Death, taxes and the Badgers in the preseason Top 25. The names may slightly change in Madison, but the results never do. Sam Dekker appears primed for a big-time sophomore season, and Wisconsin will also welcome back guard Josh Gasser, who missed last year with an ACL tear. Also returning for the Badgers is shooting guard Ben Brust and 6-foot-11 big man Frank Kaminsky, who will need to provide stability up front. Keep an eye on freshman power forward Nigel Hayes, who should have an immediate opportunity to earn playing time.
This will be the best team that the Ivy League has seen in quite sometime. Tommy Amaker will have one of the most electric point guards in the country in southpaw point guard Siyani Chambers, and the Crimson will also welcome back Brandyn Curry and Kyle Casey, who missed this past season after they had to withdraw from school. Zone buster Laurent Rivard will be a senior, and Wesley Saunders is primed to be one of the better perimeter scorers in the Northeast. Harvard will also add 6-foot-8 center Zena Edosomwan, a highly-touted recruit who could start immediately in the pivot.
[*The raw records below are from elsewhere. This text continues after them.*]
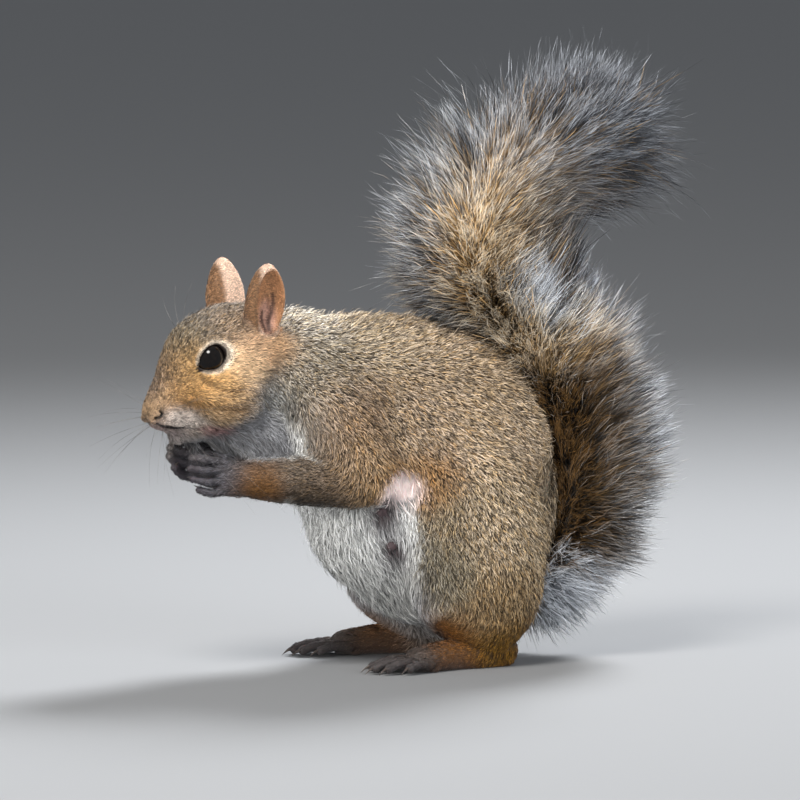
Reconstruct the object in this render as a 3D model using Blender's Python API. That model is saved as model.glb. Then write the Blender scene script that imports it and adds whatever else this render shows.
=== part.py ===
# A gray squirrel at life size, sitting up on its hind feet with both forepaws at its mouth
# and its tail rising behind its back in an S.
# Metres, +Z up. The animal faces -Y, its left side is +X, and it sits on the plane Z = 0.
# Every solid has the coat's outer shape; the thin parts (ears, hands, feet) have their own.
import math

import bmesh
import bpy
from mathutils import Euler, Matrix, Vector

MM = 0.001
GAP = 0.3 * MM  # space between two neighbouring solids
SIDES = {"left": 1, "right": -1}
SEAT = Vector((0, -5, 0)) * MM  # puts the middle of the whole animal over the origin

# Driving dimensions, in millimetres
EYE_RADIUS = 5.6
EAR_HEIGHT = 28
EAR_HALF_WIDTH = 8
EAR_WALL = 1.3
EAR_FACES = 62  # degrees that the ear's opening turns from straight ahead to the side
FORE_FINGER = 14
HIND_TOE = 15
TURN_OUT = 9  # degrees that each hind foot points away from straight ahead
TAIL_CUTS = (78, 146)  # heights at which the tail is divided into its three lengths

# How coarse each solid is: voxel size in mm, smoothing passes, share of faces kept
BODY_GRAIN = (1.6, 9, 0.035)
PAW_GRAIN = (0.55, 5, 0.034)
FOOT_GRAIN = (0.7, 5, 0.034)
TAIL_GRAIN = (3.0, 12, 0.042)

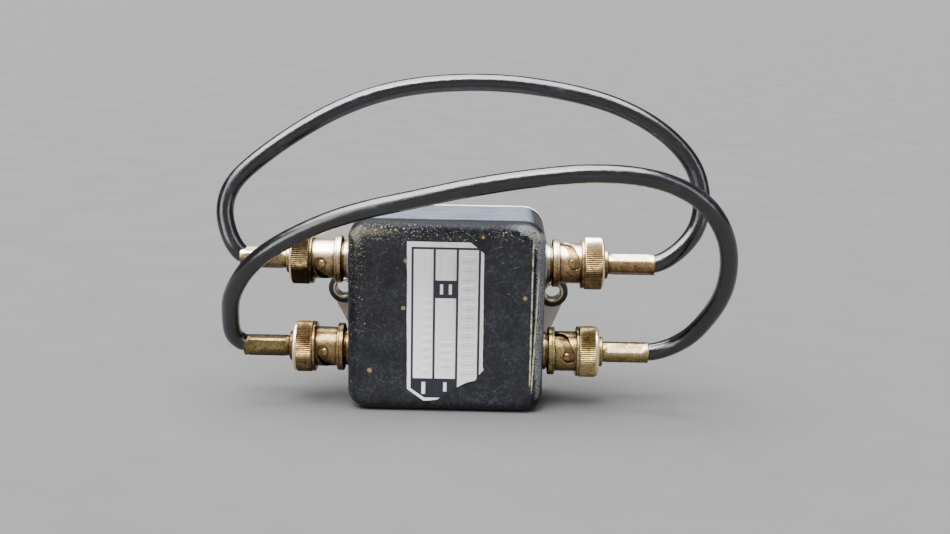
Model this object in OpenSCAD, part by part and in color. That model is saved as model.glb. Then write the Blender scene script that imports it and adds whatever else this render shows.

Steve Moundou-Missi and Kenyatta Smith are back as solid front court players who should help this team’s depth.
FIVE ON THE CUSP:
VIRGINIA: The Cavaliers could be scary if they find a point guard to replace Jontel Evans.
UNLV: JUCO transfer DeVille Smith should give the Runnin Rebels the point guard they’ve so desperately needed.
UCONN: Shabazz Napier and Ryan Boatright will comprise one of the nation’s best back courts.
STANFORD: Bouncy forward Josh Huestis is the best kept secret in all of college basketball.
VILLANOVA: Rice transfer Dylan Ennis will have a major impact.
FIVE ON THE CUSP OF BEING ON THE CUSP:
ST. JOHN’S: The Red Storm will have the most talented roster in the new Big East.
UCLA: Freshman point guard Zach LaVine will play a major role from day one.
WICHITA STATE: Cleanthony Early will emerge as the Shockers’ go-to guy.
OREGON: The addition of Mike Moser ensures that the Ducks will return to the NCAA Tournament.
LA SALLE: After a remarkable run to the Sweet 16, the Explorers should be right in the mix for an Atlantic 10 title.